>> Start Provided material
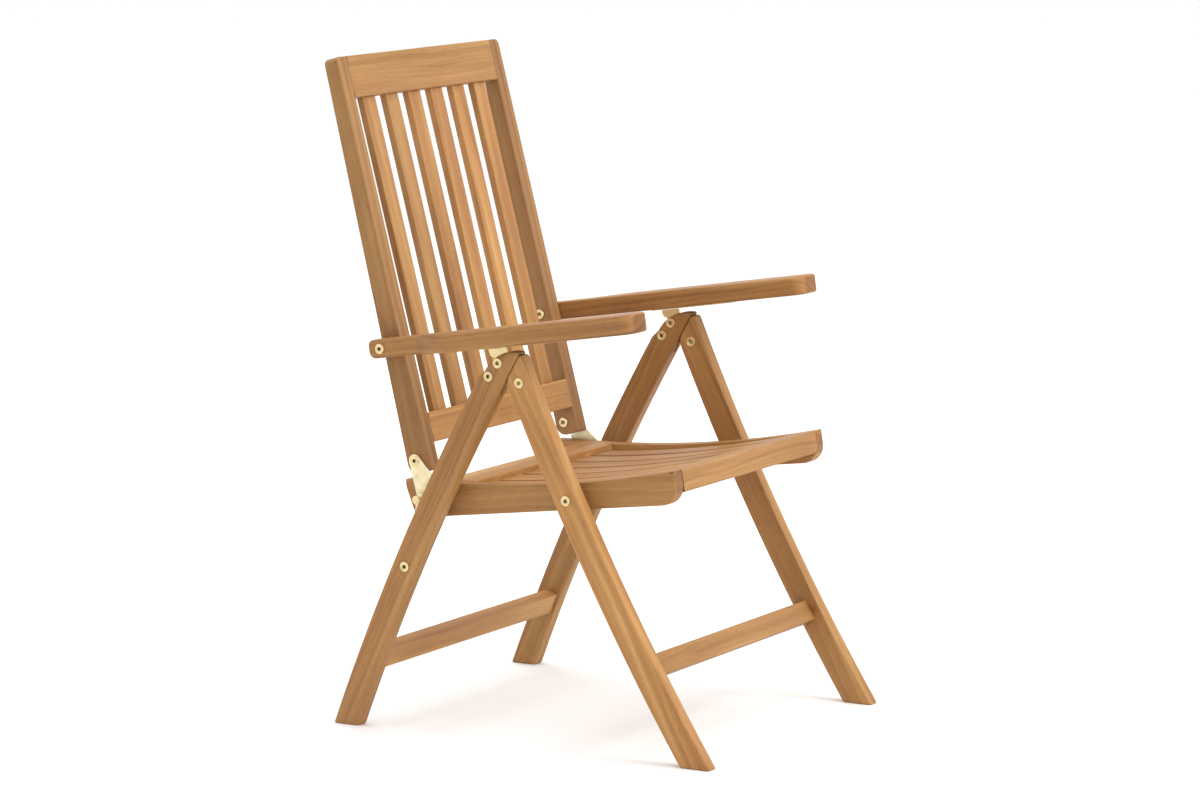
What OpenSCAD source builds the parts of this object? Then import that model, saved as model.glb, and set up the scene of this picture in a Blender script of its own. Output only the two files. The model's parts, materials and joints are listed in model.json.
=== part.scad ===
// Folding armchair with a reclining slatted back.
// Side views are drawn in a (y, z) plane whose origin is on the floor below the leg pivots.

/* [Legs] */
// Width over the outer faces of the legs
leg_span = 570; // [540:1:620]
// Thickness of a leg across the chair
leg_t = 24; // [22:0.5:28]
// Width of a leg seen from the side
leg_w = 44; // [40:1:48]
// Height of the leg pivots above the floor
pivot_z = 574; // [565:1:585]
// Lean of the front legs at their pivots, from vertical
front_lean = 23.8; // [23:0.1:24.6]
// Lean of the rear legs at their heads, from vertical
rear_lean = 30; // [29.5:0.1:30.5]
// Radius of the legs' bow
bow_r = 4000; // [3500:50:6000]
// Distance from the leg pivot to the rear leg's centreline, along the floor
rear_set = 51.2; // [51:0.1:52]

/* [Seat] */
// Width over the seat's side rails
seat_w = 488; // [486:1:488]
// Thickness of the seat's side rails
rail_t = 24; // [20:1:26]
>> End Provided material
Please restate the whole listing word for word.

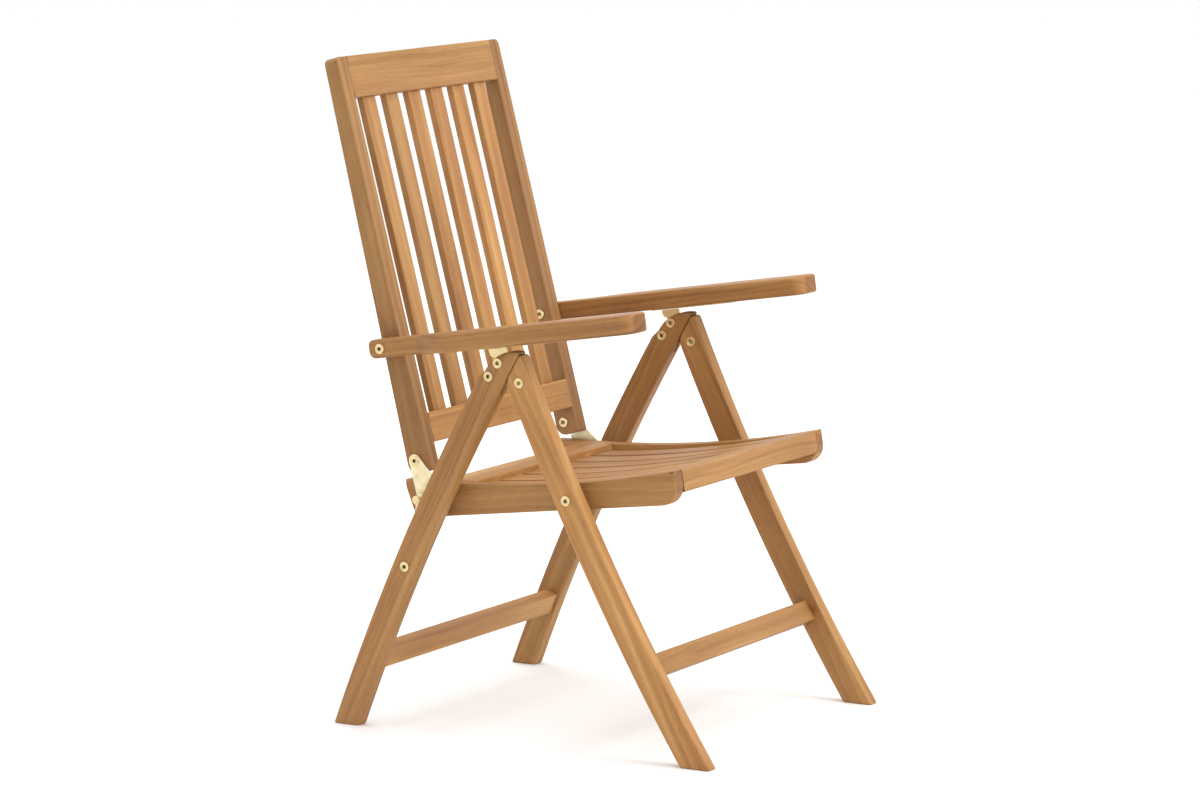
What OpenSCAD source builds the parts of this object? Then import that model, saved as model.glb, and set up the scene of this picture in a Blender script of its own. Output only the two files. The model's parts, materials and joints are listed in model.json.
=== part.scad ===
// Folding armchair with a reclining slatted back.
// Side views are drawn in a (y, z) plane whose origin is on the floor below the leg pivots.

/* [Legs] */
// Width over the outer faces of the legs
leg_span = 570; // [540:1:620]
// Thickness of a leg across the chair
leg_t = 24; // [22:0.5:28]
// Width of a leg seen from the side
leg_w = 44; // [40:1:48]
// Height of the leg pivots above the floor
pivot_z = 574; // [565:1:585]
// Lean of the front legs at their pivots, from vertical
front_lean = 23.8; // [23:0.1:24.6]
// Lean of the rear legs at their heads, from vertical
rear_lean = 30; // [29.5:0.1:30.5]
// Radius of the legs' bow
bow_r = 4000; // [3500:50:6000]
// Distance from the leg pivot to the rear leg's centreline, along the floor
rear_set = 51.2; // [51:0.1:52]

/* [Seat] */
// Width over the seat's side rails
seat_w = 488; // [486:1:488]
// Thickness of the seat's side rails
rail_t = 24; // [20:1:26]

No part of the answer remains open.